_WRITTEN TASK_:
Give back, exactly as it appears, the run of lines opening with the one containing "makeBracket()" and closing with the one containing "obj.matrix_world = Matrix.Identity(4)". Nothing outside that run should appear.

'''

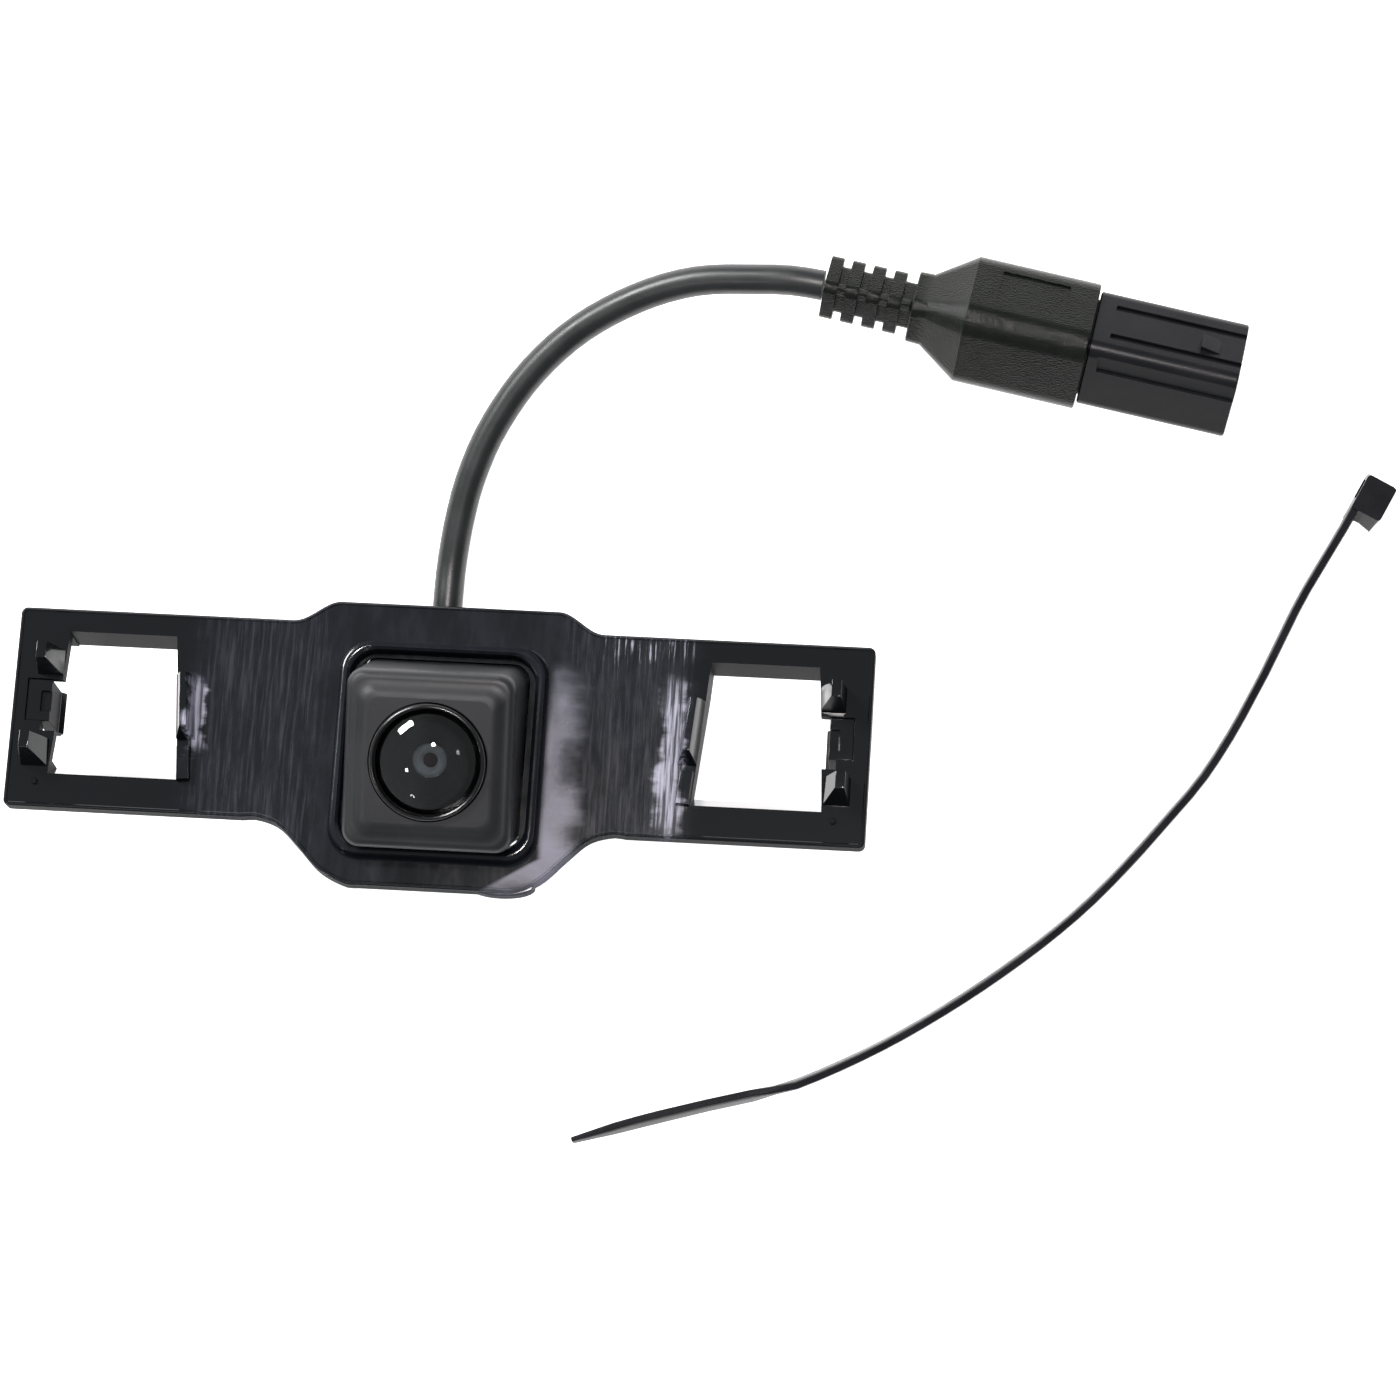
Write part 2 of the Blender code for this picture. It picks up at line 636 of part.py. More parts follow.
def makePlug():
    ribs = []
    core = (4.5 * MM, 1.3 * MM)
    rib = (6.7 * MM, 1.3 * MM)
    for number in range(ribCount):
        start = number * ribPitch
        ribs += [squareSection(*rib, start), squareSection(*rib, start + ribLength)]
        ribs += [squareSection(*core, start + ribLength),
                 squareSection(*core, start + ribPitch)]
    ribs[-1] = squareSection(*core, bodyStart - GAP)
    boot = loft(ribs)
    place(boot, "strain_relief", plugBlack, plugFrame)
    for number in range(ribCount):
        low = number * ribPitch + ribLength - 0.2 * MM
        high = low + ribPitch - ribLength + 0.4 * MM
        if number == ribCount - 1:
            high = bodyStart - GAP
        for flip in (-1, 1):
            bar = rod(0.85 * MM, low, high, steps=8)
            offset = flip * 2.35 * MM
            turn = 1 if number % 2 else -1
            bar.location = (offset, turn * offset, 0)
            weld(boot, bar, f"boot_link_{number}_{flip + 1}", plugFrame)

    body = loft([
        squareSection(7.4 * MM, 1.7 * MM, bodyStart),
        squareSection(7.5 * MM, 1.7 * MM, 14.0 * MM),
        squareSection(bodySide, 2.0 * MM, 19.4 * MM),
        squareSection(bodySide, 2.0 * MM, bodyEnd - 0.4 * MM),
        squareSection(bodySide - 0.5 * MM, 1.8 * MM, bodyEnd),
    ])
    place(body, "plug_overmould", plugBlack, plugFrame)
    face = bodySide / 2
    label = block((-face - MM, -2.2 * MM, 23.2 * MM),
                  (-face + 0.3 * MM, 3.4 * MM, 32.4 * MM))
    cut(body, label, "label_recess", plugFrame)

    start = bodyEnd + GAP
    housing = loft([
        squareSection(socketSide - 0.4 * MM, 1.4 * MM, start),
        squareSection(socketSide, 1.5 * MM, start + 0.3 * MM),
        squareSection(socketSide, 1.5 * MM, socketEnd - 0.3 * MM),
        squareSection(socketSide - 0.4 * MM, 1.4 * MM, socketEnd),
    ])
    place(housing, "connector_housing", socketBlack, plugFrame)
    half = socketSide / 2
    inner = half - socketWall
    cut(housing, slab([roundedRect(inner, inner, 0.9 * MM, 2)], socketFloor, 60 * MM),
        "socket_mouth", plugFrame)
    for number, place2 in enumerate((3.5 * MM, -1.9 * MM)):
        groove = block((-half - MM, place2 - 0.45 * MM, start + 2.4 * MM),
                       (-half + 0.6 * MM, place2 + 0.45 * MM, 60 * MM))
        cut(housing, groove, f"track_groove_{number}", plugFrame)
    ramp = loft([
        [Vector((-half + 0.3 * MM, y, z)) for y, z in ((-0.4 * MM, 50.6 * MM),
         (2.2 * MM, 50.6 * MM), (2.2 * MM, 53.2 * MM), (-0.4 * MM, 53.2 * MM))],
        [Vector((-half - 0.75 * MM, y, z)) for y, z in ((-0.3 * MM, 50.7 * MM),
         (2.1 * MM, 50.7 * MM), (2.1 * MM, 51.5 * MM), (-0.3 * MM, 51.5 * MM))],
    ])
    weld(housing, ramp, "lock_ramp", plugFrame)
    band = block((-half + 0.4 * MM, -half - MM, start + 1.6 * MM),
                 (-half + 3.6 * MM, -half + 0.35 * MM, 60 * MM))
    cut(housing, band, "side_band", plugFrame)

    reach = inner - GAP
    carrier = slab([roundedRect(reach, reach, 0.7 * MM, 2)],
                   socketFloor + GAP, socketFloor + 2.2 * MM)
    place(carrier, "pin_carrier", socketBlack, plugFrame)
    spots = [(sx * 1.7 * MM, sy * 1.7 * MM) for sy in (-1, 1) for sx in (-1, 1)]
    for number, (x, y) in enumerate(spots, 1):
        cut(carrier, rod(0.75 * MM, 40 * MM, 46 * MM, x, y, 8), f"pin_hole_{number}", plugFrame)
        pin = turned([(0, 46.8 * MM), (0.25 * MM, 46.8 * MM), (0.45 * MM, 46.3 * MM),
                      (0.45 * MM, socketFloor + GAP), (0, socketFloor + GAP)], steps=10)
        pin.location = (x, y, 0)
        place(pin, f"contact_pin_{number}", gold, plugFrame)
    seal = slab([roundedRect(reach, reach, 0.7 * MM, 2),
                 roundedRect(reach - 0.8 * MM, reach - 0.8 * MM, 0.5 * MM, 2)],
                socketFloor + 2.5 * MM, socketFloor + 3.5 * MM)
    place(seal, "connector_seal", rubber, plugFrame)


# ---- cable tie ----------------------------------------------------------------------------

tieRoute = [
    Vector(point) * MM for point in (
        (18.9, -54.0, 1.5), (28.2, -50.8, 1.7), (36.4, -48.3, 1.85), (44.6, -46.0, 1.9),
        (51.3, -43.6, 1.9), (63.4, -37.0, 1.9), (76.6, -27.7, 1.9), (88.4, -17.2, 1.9),
        (99.9, -3.4, 1.9), (105.0, 4.2, 1.9), (109.9, 14.1, 1.95), (114.7, 25.3, 2.15),
        (119.5, 34.5, 2.45), (121.4, 38.4, 2.5),
    )
]


def makeTie():
    points = throughSmooth(tieRoute, 3.2 * MM)
    heading = (points[-1] - points[-2]).normalized()
    sections = []
    for number, point in enumerate(points):
        before = points[max(0, number - 1)]
        after = points[min(len(points) - 1, number + 1)]
        along = (after - before).normalized()
        across = Vector((0, 0, 1)).cross(along).normalized()
        # on edge along its length, and leaning a little in the last stretch before the tip
        lean = math.radians(21) * min(1.0, max(0.0, (49 * MM - point.x) / (5 * MM)))
        wide = Vector((0, 0, 1)) * math.cos(lean) + across * math.sin(lean)
        thin = along.cross(wide).normalized()
        share = min(1.0, 0.45 + number * 0.2)
        halfWide = strapWide / 2 * share
        halfThin = strapThick / 2 * min(1.0, 0.6 + number * 0.2)
        lowest = 0.05 * MM + halfWide * math.cos(lean) + halfThin * math.sin(lean)
        point = Vector((point.x, point.y, max(point.z, lowest)))
        sections.append([
            point + thin * halfThin * a + wide * halfWide * b
            for a, b in ((-1, -0.7), (-0.7, -1), (0.7, -1), (1, -0.7),
                         (1, 0.7), (0.7, 1), (-0.7, 1), (-1, 0.7))
        ])
    strap = loft(sections)
    place(strap, "cable_tie", nylonBlack)

    # the head stands beside the strap's end, flush with its left face
    headFrame = Matrix.Translation((points[-1].x, points[-1].y, 0)) @ Matrix.Rotation(
        math.atan2(heading.y, heading.x), 4, "Z")
    left = strapThick / 2
    head = loft([
        [Vector((x, y, 0.05 * MM)) for x, y in (
            (-1.5 * MM, left), (-1.5 * MM, left - tieHeadWide),
            (tieHeadLong - 1.7 * MM, left - tieHeadWide), (tieHeadLong - 1.7 * MM, left))],
        [Vector((x, y, tieHeadTall)) for x, y in (
            (-0.3 * MM, left), (-0.3 * MM, left - tieHeadWide),
            (tieHeadLong - 1.7 * MM, left - tieHeadWide), (tieHeadLong - 1.7 * MM, left))],
    ])
    head.matrix_world = headFrame
    weld(strap, head, "tie_head_blank")
    slot = block((1.0 * MM, -9 * MM, 0.6 * MM), (3.7 * MM, 9 * MM, 4.4 * MM))
    slot.matrix_world = headFrame
    cut(strap, slot, "tie_slot")

    pawl = loft([
        [Vector((x, y, 0.95 * MM)) for x, y in (
            (-0.4 * MM, 0), (0.35 * MM, 0), (0.35 * MM, -2.2 * MM), (-0.4 * MM, -2.5 * MM))],
        [Vector((x, y, 4.05 * MM)) for x, y in (
            (-0.4 * MM, 0), (0.35 * MM, 0), (0.35 * MM, -2.2 * MM), (-0.4 * MM, -2.5 * MM))],
    ])
    pawl.matrix_world = headFrame @ Matrix.Translation((3.0 * MM, -0.2 * MM, 0))
    place(pawl, "tie_pawl", nylonBlack)


makeBracket()
makeTongue(-1, "left")
makeTongue(1, "right")
makeRearCover()
makeFrontHousing()
makeLens()
makeElectronics()
makeScrews()
makeGland()
makeCable()
makePlug()
makeTie()
bpy.context.view_layer.update()
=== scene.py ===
import bmesh
import bpy
import math
from mathutils import Matrix, Vector


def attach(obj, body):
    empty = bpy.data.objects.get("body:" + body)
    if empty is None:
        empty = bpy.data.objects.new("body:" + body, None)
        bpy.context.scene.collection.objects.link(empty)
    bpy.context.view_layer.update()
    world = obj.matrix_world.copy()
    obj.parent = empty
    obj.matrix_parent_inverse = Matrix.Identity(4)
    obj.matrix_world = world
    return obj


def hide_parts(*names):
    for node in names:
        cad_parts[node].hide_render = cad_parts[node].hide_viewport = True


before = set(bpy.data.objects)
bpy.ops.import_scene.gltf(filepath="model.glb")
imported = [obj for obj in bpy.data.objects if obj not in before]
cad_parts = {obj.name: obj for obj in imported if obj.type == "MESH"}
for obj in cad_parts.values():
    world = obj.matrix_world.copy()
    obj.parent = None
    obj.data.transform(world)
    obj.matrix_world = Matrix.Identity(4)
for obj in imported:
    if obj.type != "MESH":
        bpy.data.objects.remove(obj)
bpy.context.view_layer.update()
mm = 0.001
print("frame loaded")

cameraSetup = {
    "aim": (33.87, 7.64, 0.0),
    "distance": 700.0,
    "leanX": 4.0,
    "leanY": 5.0,
    "roll": 2.8,
    "lens": 131.4,
}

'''

_RESULT_:
makeBracket()
makeTongue(-1, "left")
makeTongue(1, "right")
makeRearCover()
makeFrontHousing()
makeLens()
makeElectronics()
makeScrews()
makeGland()
makeCable()
makePlug()
makeTie()
bpy.context.view_layer.update()
=== scene.py ===
import bmesh
import bpy
import math
from mathutils import Matrix, Vector


def attach(obj, body):
    empty = bpy.data.objects.get("body:" + body)
    if empty is None:
        empty = bpy.data.objects.new("body:" + body, None)
        bpy.context.scene.collection.objects.link(empty)
    bpy.context.view_layer.update()
    world = obj.matrix_world.copy()
    obj.parent = empty
    obj.matrix_parent_inverse = Matrix.Identity(4)
    obj.matrix_world = world
    return obj


def hide_parts(*names):
    for node in names:
        cad_parts[node].hide_render = cad_parts[node].hide_viewport = True


before = set(bpy.data.objects)
bpy.ops.import_scene.gltf(filepath="model.glb")
imported = [obj for obj in bpy.data.objects if obj not in before]
cad_parts = {obj.name: obj for obj in imported if obj.type == "MESH"}
for obj in cad_parts.values():
    world = obj.matrix_world.copy()
    obj.parent = None
    obj.data.transform(world)
    obj.matrix_world = Matrix.Identity(4)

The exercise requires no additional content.